While the Saffron party had briefly wrested the Jasdan seat in a 2009 bypoll, it’s yet to open its tally in Vyara.
During the high-octane Assembly poll campaign, the BJP had its best chance to win the two seats but failed yet again to halt the Congress’s victory.
In fact, it was in Jasdan, an erstwhile princely state, where Prime Minister Narendra Modi, during a campaign rally, attacked the Congress, saying, “The Congress dislikes me because of my poor origins. Yes, I sold tea but I did not sell the nation.”
Jasdan is an OBC (Koli) stronghold. Hence, the Prime Minister wooed the community by underscoring that the top constitutional post in the country is occupied by none but a Koli. The PM was referring to President Ram Nath Kovind’s caste and his election to the top constitutional post.

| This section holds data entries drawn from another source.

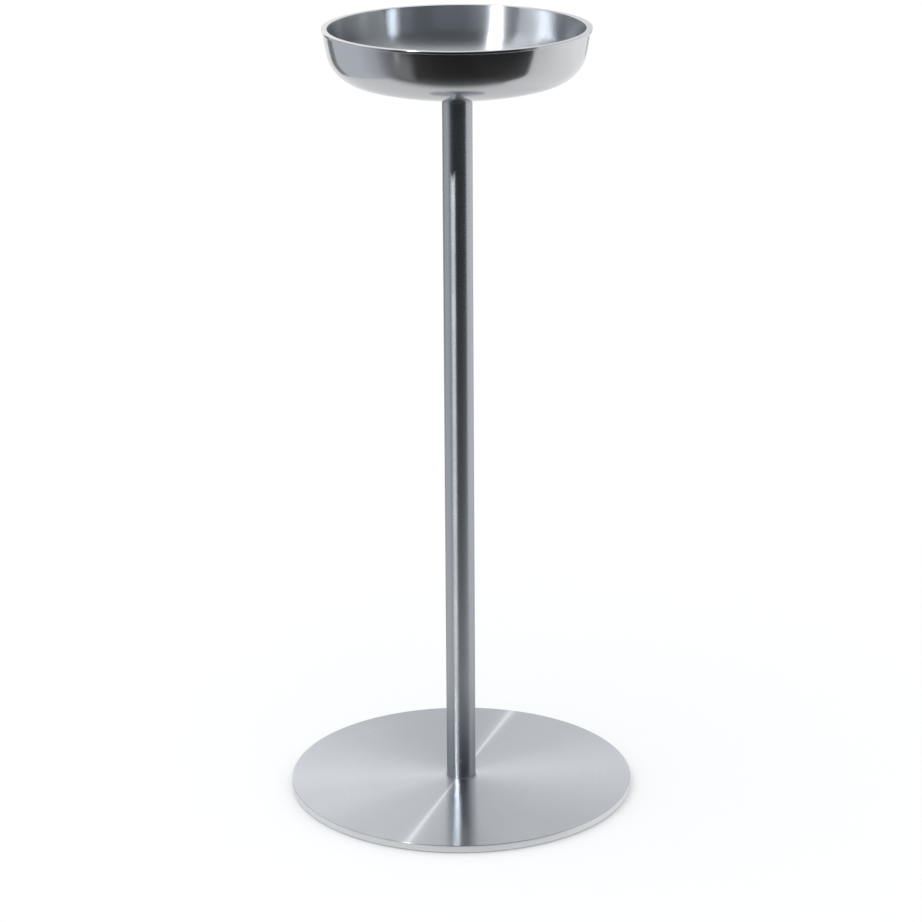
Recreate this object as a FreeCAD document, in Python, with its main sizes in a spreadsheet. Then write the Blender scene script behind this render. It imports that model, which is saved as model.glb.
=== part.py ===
"""Champagne bucket stand: a heavy turned base plate, a tube column and a thick spun dish with a flat rim.

The frame's origin is on the floor under the column's axis, with +Z up. Sizes are in millimetres.
Every turned piece is revolved about Z where it sits in the finished stand.
"""

import FreeCAD
import Part
import Sketcher
import math
import os
import re

SIZES = {
    # overall
    "overall_height": (663.0, "floor to the top of the rim"),
    # base plate and its pads
    "plate_dia": (295.0, "base plate diameter"),
    "plate_thick": (6.0, "base plate thickness"),
    "plate_edge": (0.6, "radius on the plate's outer edges"),
    "pad_count": (6, "anti-slip pads under the plate"),
    "pad_dia": (18.0, "pad diameter"),
    "pad_thick": (1.0, "pad thickness, which is the gap under the plate"),
    "pad_circle": (250.0, "diameter of the circle that the pads sit on"),
    "pad_edge": (0.3, "chamfer on the pad's lower edge"),
    # column
    "tube_dia": (25.0, "column tube diameter"),
    "tube_wall": (1.5, "column tube wall"),
    "tube_edge": (0.3, "chamfer on the tube's ends"),
    "plug_length": (28.0, "threaded plug fixed inside each end of the tube"),
    "plug_lead": (1.0, "chamfer on the plug's inner end"),
    "foot_washer_thick": (0.3, "plastic washer between tube and plate"),
    "washer_inset": (0.3, "how far a washer or gasket stays inside the tube's outline"),
    # dish
    "rim_dia": (220.0, "dish diameter over the lip at the rim"),
    "lip_height": (2.2, "height of the lip that runs round the outside of the rim"),
    "lip_proud": (1.1, "how far the lip stands out of the dish wall"),
    "lip_edge": (0.4, "radius on the lip's two outer edges"),
    "rim_edge": (0.6, "radius on the rim's inner edge"),
    "dish_depth": (55.0, "top of the rim to the outside of the dish's bottom"),
    "dish_wall": (4.0, "wall thickness of the dish"),
    "wall_curve": (145.0, "radius of the side wall's outline"),
    "wall_centre_rise": (11.0, "height of the side wall curve's centre above the rim"),
    "corner_curve": (30.0, "radius of the outline between wall and bottom"),
    "bottom_curve": (312.0, "radius of the shallow domed bottom"),
    # head joint
    "collar_height": (4.0, "collar between the tube and the dish"),
    "seat_gasket_thick": (1.0, "gasket between the collar and the dish, at its middle"),
    "seal_thick": (1.2, "seal between the dish and the clamp disc, at its middle"),
    "seal_dia": (34.0, "seal diameter"),
    "seal_bore": (12.0, "seal bore, wide enough for the screw head's cone"),
    "disc_dia": (36.0, "clamp disc diameter"),
    "disc_thick": (3.0, "clamp disc thickness"),
    "disc_edge": (1.2, "radius on the clamp disc's upper edge"),
    # countersunk socket screws, M8 x 25
    "thread_dia": (8.0, "screw thread, outside"),
    "thread_gap": (0.05, "radial clearance drawn in the tapped holes"),
    "hole_dia": (9.0, "clearance hole for a screw"),
    "head_dia": (16.0, "countersunk head, outside"),
    "head_land": (0.4, "straight rim of the countersunk head"),
    "head_gap": (0.05, "clearance drawn between a screw head and its countersink"),
    "screw_length": (25.0, "screw length, head included"),
    "screw_lead": (1.0, "chamfer at the screw's tip"),
    "key_size": (5.0, "hexagon socket across the flats"),
    "key_depth": (3.2, "hexagon socket depth"),
}

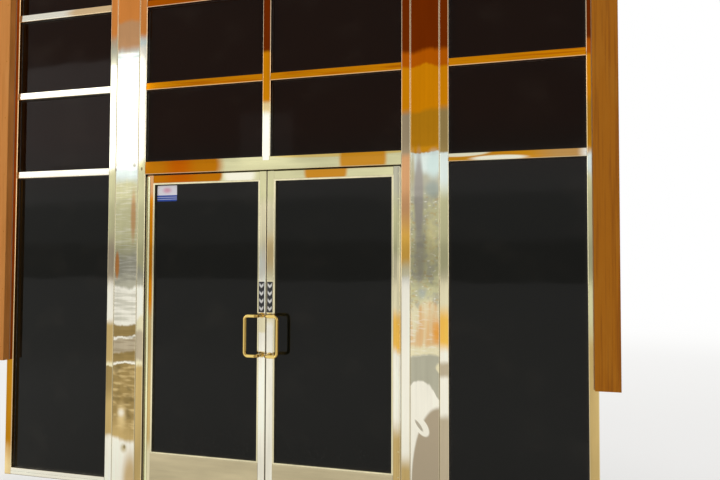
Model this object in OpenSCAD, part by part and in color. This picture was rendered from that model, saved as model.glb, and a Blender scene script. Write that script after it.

However, it seems, the Prime Minister’s speech failed to cut ice with the voters, who for the ninth time reposed faith in the Grand Old Party by electing Congress’s Bavaliya Kunvarjibhai Mohanbhai.
Vyara, though 500 kilometers from Jasdan, followed suit.
The tribal-dominated constituency has remained Congress’s fortress for the last 57 years since Gujarat was carved out of Bombay as a separate state after the Mahagujarat movement.
Here, too, the BJP was hopeful of changing the local narrative. And, just before the Assembly polls, the local Congress unit faced dissent when two of the senior Congress leaders crossed over to BJP in the presence of none other than party chief Amit Shah.
However, the public was in no mood for a change and backed Gamit Punabhai Dhedabhai, giving Congress a chance to represent them in the Assembly.